-- Start of DATA PROVIDED --

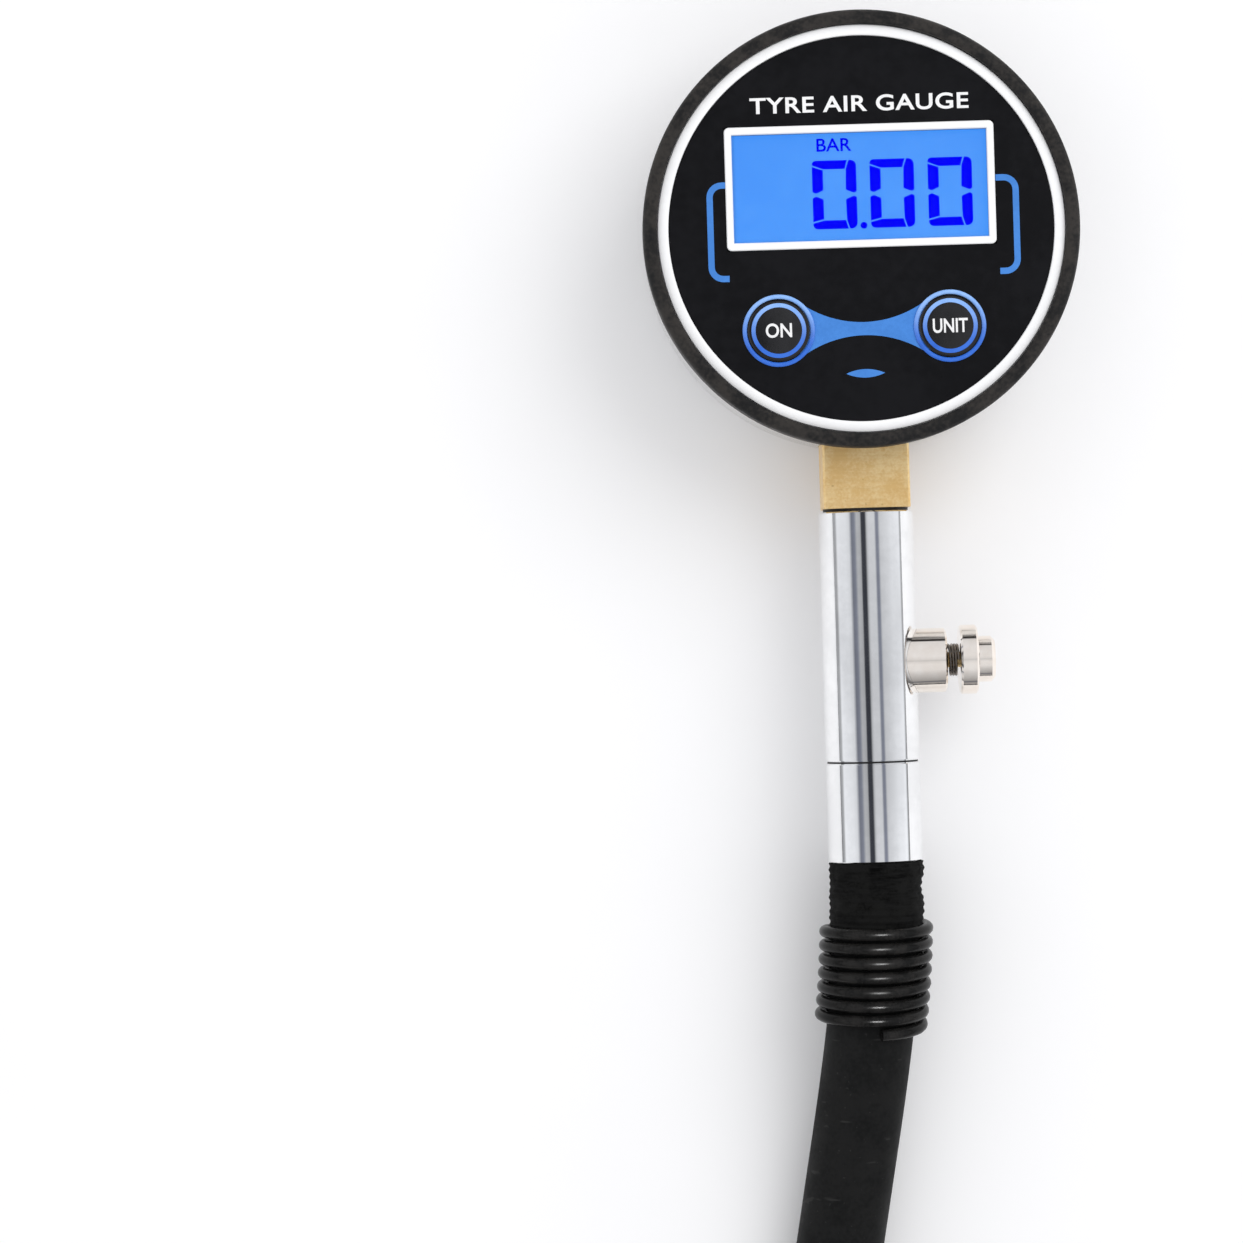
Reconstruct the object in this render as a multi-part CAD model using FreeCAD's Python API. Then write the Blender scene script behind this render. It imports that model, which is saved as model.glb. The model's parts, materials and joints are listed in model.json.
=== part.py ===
import FreeCAD, Part
import math
import os

# Digital tyre pressure gauge on a hose, lying on its back.
# Millimetres. The origin is the middle of the flat back of the case, +Z comes out of the
# display, +Y is the top of the display, and the stem and hose leave along -Y.

V = FreeCAD.Vector
UP = V(0, 0, 1)
DOWN_STEM = V(0, -1, 0)
TO_BLEED = V(1, 0, 0)

# Gauge head
CASE_R = 34.7
CASE_WALL = 0.8
CASE_TOP = 23.0
CASE_CORNER_R = 2.0
CASE_BORE_R = CASE_R - CASE_WALL
BEZEL_R = 35.0
BEZEL_TOP = 29.0
BEZEL_LIP_R = 32.7
BEZEL_LIP_BASE = 27.5
BEZEL_SEAT_R = 33.7
BEZEL_SEAT_Z = 25.2
BEZEL_SKIRT_R = 33.0
BEZEL_SKIRT_Z = 21.2
RING_BASE = 26.25
PLATE_BASE = 25.6
PLATE_TOP = 27.4
FACE_R = 30.75
FACE_TOP = 27.9
FLANGE_R = 33.6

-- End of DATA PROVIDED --

◆ STATED GOAL: Each line above is to be repeated exactly.

◆ COMPLETE RESPONSE:
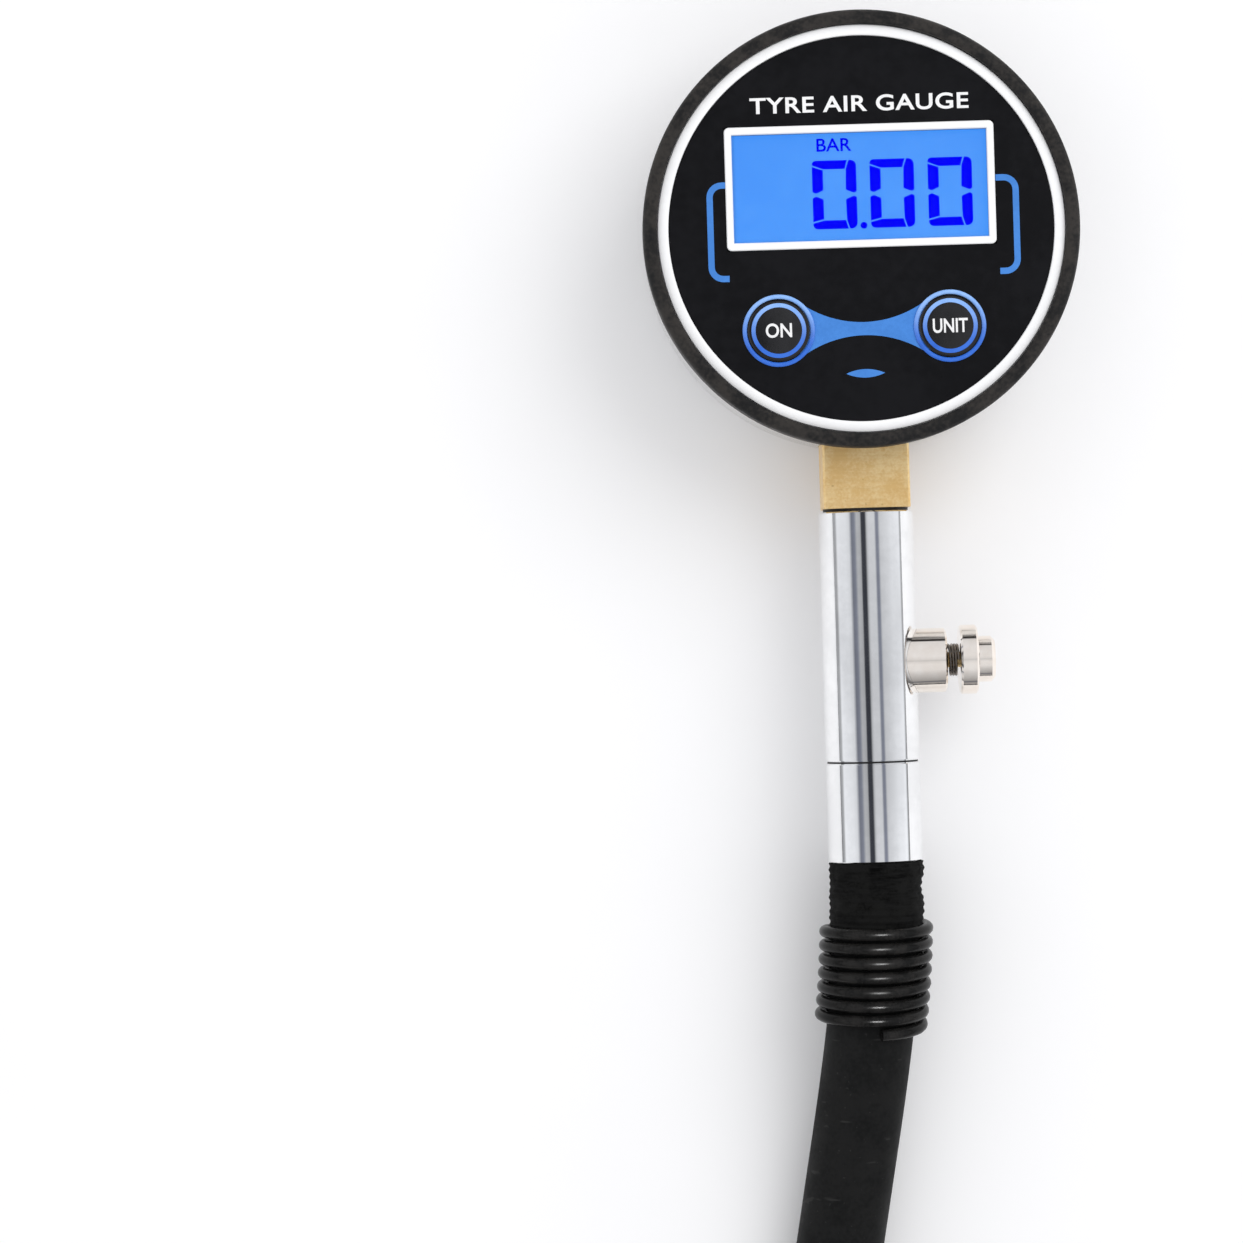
Reconstruct the object in this render as a multi-part CAD model using FreeCAD's Python API. Then write the Blender scene script behind this render. It imports that model, which is saved as model.glb. The model's parts, materials and joints are listed in model.json.
=== part.py ===
import FreeCAD, Part
import math
import os

# Digital tyre pressure gauge on a hose, lying on its back.
# Millimetres. The origin is the middle of the flat back of the case, +Z comes out of the
# display, +Y is the top of the display, and the stem and hose leave along -Y.

V = FreeCAD.Vector
UP = V(0, 0, 1)
DOWN_STEM = V(0, -1, 0)
TO_BLEED = V(1, 0, 0)

# Gauge head
CASE_R = 34.7
CASE_WALL = 0.8
CASE_TOP = 23.0
CASE_CORNER_R = 2.0
CASE_BORE_R = CASE_R - CASE_WALL
BEZEL_R = 35.0
BEZEL_TOP = 29.0
BEZEL_LIP_R = 32.7
BEZEL_LIP_BASE = 27.5
BEZEL_SEAT_R = 33.7
BEZEL_SEAT_Z = 25.2
BEZEL_SKIRT_R = 33.0
BEZEL_SKIRT_Z = 21.2
RING_BASE = 26.25
PLATE_BASE = 25.6
PLATE_TOP = 27.4
FACE_R = 30.75
FACE_TOP = 27.9
FLANGE_R = 33.6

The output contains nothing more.